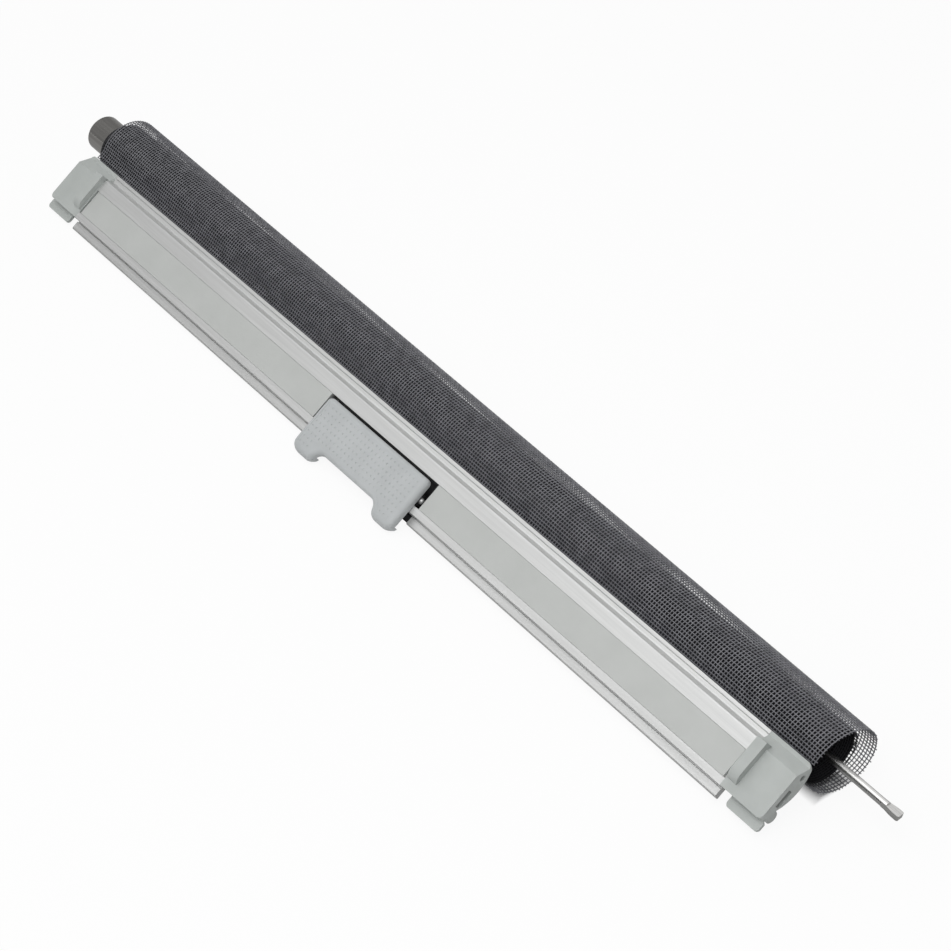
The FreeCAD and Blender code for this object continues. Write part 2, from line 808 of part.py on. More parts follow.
def torsion_spring():
    start = anchor_right + main_wire + main_play
    end = winding_left - main_wire - main_play
    turn_count = int((end - start) / main_pitch)
    helix = Part.makeHelix((end - start) / turn_count, end - start, main_radius)
    wound = coil(roll_rise, roll_z, start, main_radius, main_wire, helix)
    y = roll_rise + main_radius
    legs = [rod_at(y, roll_z, main_wire, anchor_right - main_leg, start),
            rod_at(y, roll_z, main_wire, end, winding_left + main_leg)]
    knuckles = [Part.makeSphere(main_wire, FreeCAD.Vector(x, y, roll_z)) for x in (start, end)]
    return one_solid(wound.fuse(legs + knuckles))


def blade():
    # The rod's flattened end: it flares from the rod's width and is cut off a little askew.
    half = blade_width / 2
    shoulder = blade_start + blade_flare
    flat = Part.Face(rounded_wire([
        (blade_start - blade_thickness, -rod_radius, 0),
        (blade_start, -rod_radius, 0),
        (shoulder, -half, blade_flare_radius),
        (rod_tip, -half, blade_corner),
        (rod_tip - blade_skew, half, blade_corner),
        (shoulder, half, blade_flare_radius),
        (blade_start, rod_radius, 0),
        (blade_start - blade_thickness, rod_radius, 0),
    ], front_point)).extrude(FreeCAD.Vector(0, 0, blade_thickness))
    flat.translate(FreeCAD.Vector(0, 0, -blade_thickness / 2))
    flat.rotate(FreeCAD.Vector(0, 0, 0), FreeCAD.Vector(1, 0, 0), -blade_turn)
    flat.translate(section_point(roll_rise, roll_z))
    return flat


def axle_rod():
    shank = on_roll(rod_radius, rod_inner_end, blade_start)
    groove_end = clip_left + clip_thickness + clip_play
    groove = on_roll(rod_radius + 1, clip_left - clip_play, groove_end)
    groove = groove.cut(on_roll(rod_radius - clip_groove, clip_left - clip_play, groove_end))
    pin_hole = cross_pin(cross_pin_radius + cross_pin_play, winding_radius)
    return one_solid(shank.fuse(blade()).cut([groove, pin_hole]))


def axle_clip():
    ring = on_roll(clip_radius, clip_left, clip_left + clip_thickness)
    bore = on_roll(rod_radius - clip_groove + clip_play, clip_left, clip_left + clip_thickness)
    mouth = box((clip_left, clip_left + clip_thickness), (roll_rise, roll_rise + clip_radius + 1),
                (roll_z - clip_mouth / 2, roll_z + clip_mouth / 2))
    return ring.cut([bore, mouth])


right_strip = cover_strip()
right_cap = end_cap()
right_spring = handle_spring()
bar_pieces = {
    "pull_bar": pull_bar(),
    "cover_strip_left": mirrored(right_strip),
    "cover_strip_right": right_strip,
    "end_cap_left": mirrored(right_cap),
    "end_cap_right": right_cap,
    "handle": handle(),
    "handle_pin": handle_pin(),
    "handle_carrier": handle_carrier(),
    "hem_keder": hem_keder(),
    "handle_spring_left": mirrored(right_spring),
    "handle_spring_right": right_spring,
}
roll_pieces = {
    "insect_screen": insect_screen(),
    "roller_tube": roller_tube(),
    "axle_rod": axle_rod(),
    "idle_end_bush": idle_end_bush(),
    "axle_bush": axle_bush(),
    "spring_anchor_plug": spring_anchor_plug(),
    "winding_plug": winding_plug(),
    "winding_plug_pin": winding_plug_pin(),
    "torsion_spring": torsion_spring(),
    "axle_clip": axle_clip(),
}
nodes = {name: askew(shape) for name, shape in bar_pieces.items()}
nodes.update(roll_pieces)

# Lean the set back on its roll, and put the origin under the middle of its box
for shape in nodes.values():
    shape.rotate(FreeCAD.Vector(0, 0, 0), FreeCAD.Vector(1, 0, 0), math.degrees(lean))
whole = Part.makeCompound(list(nodes.values())).optimalBoundingBox(False)
origin = FreeCAD.Vector(whole.Center.x, whole.Center.y, whole.ZMin)

os.makedirs("parts", exist_ok=True)
for name, shape in nodes.items():
    shape.translate(-origin)
    shape.exportStep(f"parts/{name}.step")
    print(name, len(shape.Solids), shape.isValid(), round(shape.Volume, 2))
print("lean", round(math.degrees(lean), 3), "origin", [round(value, 3) for value in origin])
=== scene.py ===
import math
import bpy
import numpy as np
from mathutils import Matrix, Vector


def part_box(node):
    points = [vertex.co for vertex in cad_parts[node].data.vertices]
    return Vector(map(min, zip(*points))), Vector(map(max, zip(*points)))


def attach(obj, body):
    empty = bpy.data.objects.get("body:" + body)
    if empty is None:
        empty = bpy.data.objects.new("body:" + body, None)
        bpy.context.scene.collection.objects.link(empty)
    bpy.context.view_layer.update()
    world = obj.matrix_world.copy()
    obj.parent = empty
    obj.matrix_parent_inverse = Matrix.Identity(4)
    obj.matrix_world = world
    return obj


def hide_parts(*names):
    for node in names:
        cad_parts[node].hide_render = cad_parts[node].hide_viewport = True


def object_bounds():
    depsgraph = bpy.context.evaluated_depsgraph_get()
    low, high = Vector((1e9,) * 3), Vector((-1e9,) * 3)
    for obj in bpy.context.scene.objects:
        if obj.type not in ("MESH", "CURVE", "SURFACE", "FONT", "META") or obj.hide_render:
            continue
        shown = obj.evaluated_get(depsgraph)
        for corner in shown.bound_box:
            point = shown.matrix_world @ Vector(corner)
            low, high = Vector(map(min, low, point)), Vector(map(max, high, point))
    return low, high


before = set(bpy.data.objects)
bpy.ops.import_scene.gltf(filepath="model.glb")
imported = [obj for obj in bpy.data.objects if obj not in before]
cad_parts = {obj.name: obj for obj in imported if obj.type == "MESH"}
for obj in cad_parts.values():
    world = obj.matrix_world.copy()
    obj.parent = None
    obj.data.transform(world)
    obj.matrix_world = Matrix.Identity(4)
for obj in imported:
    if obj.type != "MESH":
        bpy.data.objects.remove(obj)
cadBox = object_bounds()
mm = 0.001
print("frame loaded:", len(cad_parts), "nodes")

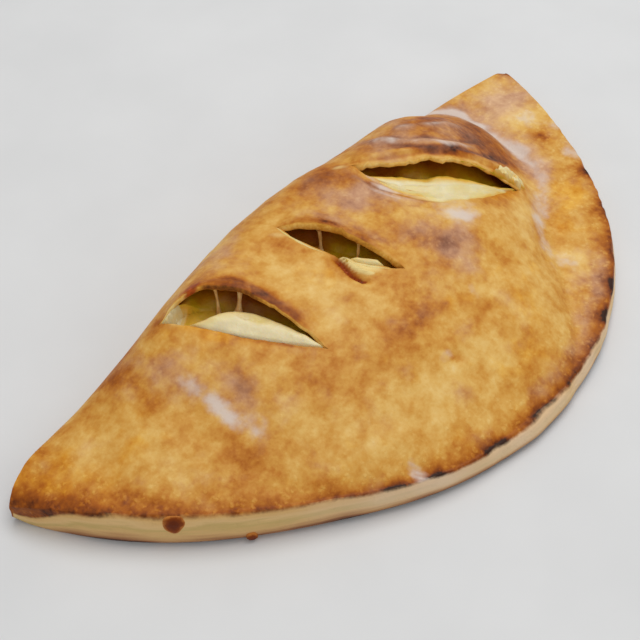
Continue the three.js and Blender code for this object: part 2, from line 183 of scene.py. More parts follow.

* THE REQUEST: Extract and reproduce exactly the lines opening with the line containing "shape.isValid(), round(shape.Volume, 2))" and closing with the line containing "bpy.data.objects.remove(obj)", inclusive.

* TASK ANSWER:
    print(name, len(shape.Solids), shape.isValid(), round(shape.Volume, 2))
print("lean", round(math.degrees(lean), 3), "origin", [round(value, 3) for value in origin])
=== scene.py ===
import math
import bpy
import numpy as np
from mathutils import Matrix, Vector


def part_box(node):
    points = [vertex.co for vertex in cad_parts[node].data.vertices]
    return Vector(map(min, zip(*points))), Vector(map(max, zip(*points)))


def attach(obj, body):
    empty = bpy.data.objects.get("body:" + body)
    if empty is None:
        empty = bpy.data.objects.new("body:" + body, None)
        bpy.context.scene.collection.objects.link(empty)
    bpy.context.view_layer.update()
    world = obj.matrix_world.copy()
    obj.parent = empty
    obj.matrix_parent_inverse = Matrix.Identity(4)
    obj.matrix_world = world
    return obj


def hide_parts(*names):
    for node in names:
        cad_parts[node].hide_render = cad_parts[node].hide_viewport = True


def object_bounds():
    depsgraph = bpy.context.evaluated_depsgraph_get()
    low, high = Vector((1e9,) * 3), Vector((-1e9,) * 3)
    for obj in bpy.context.scene.objects:
        if obj.type not in ("MESH", "CURVE", "SURFACE", "FONT", "META") or obj.hide_render:
            continue
        shown = obj.evaluated_get(depsgraph)
        for corner in shown.bound_box:
            point = shown.matrix_world @ Vector(corner)
            low, high = Vector(map(min, low, point)), Vector(map(max, high, point))
    return low, high


before = set(bpy.data.objects)
bpy.ops.import_scene.gltf(filepath="model.glb")
imported = [obj for obj in bpy.data.objects if obj not in before]
cad_parts = {obj.name: obj for obj in imported if obj.type == "MESH"}
for obj in cad_parts.values():
    world = obj.matrix_world.copy()
    obj.parent = None
    obj.data.transform(world)
    obj.matrix_world = Matrix.Identity(4)
for obj in imported:
    if obj.type != "MESH":
        bpy.data.objects.remove(obj)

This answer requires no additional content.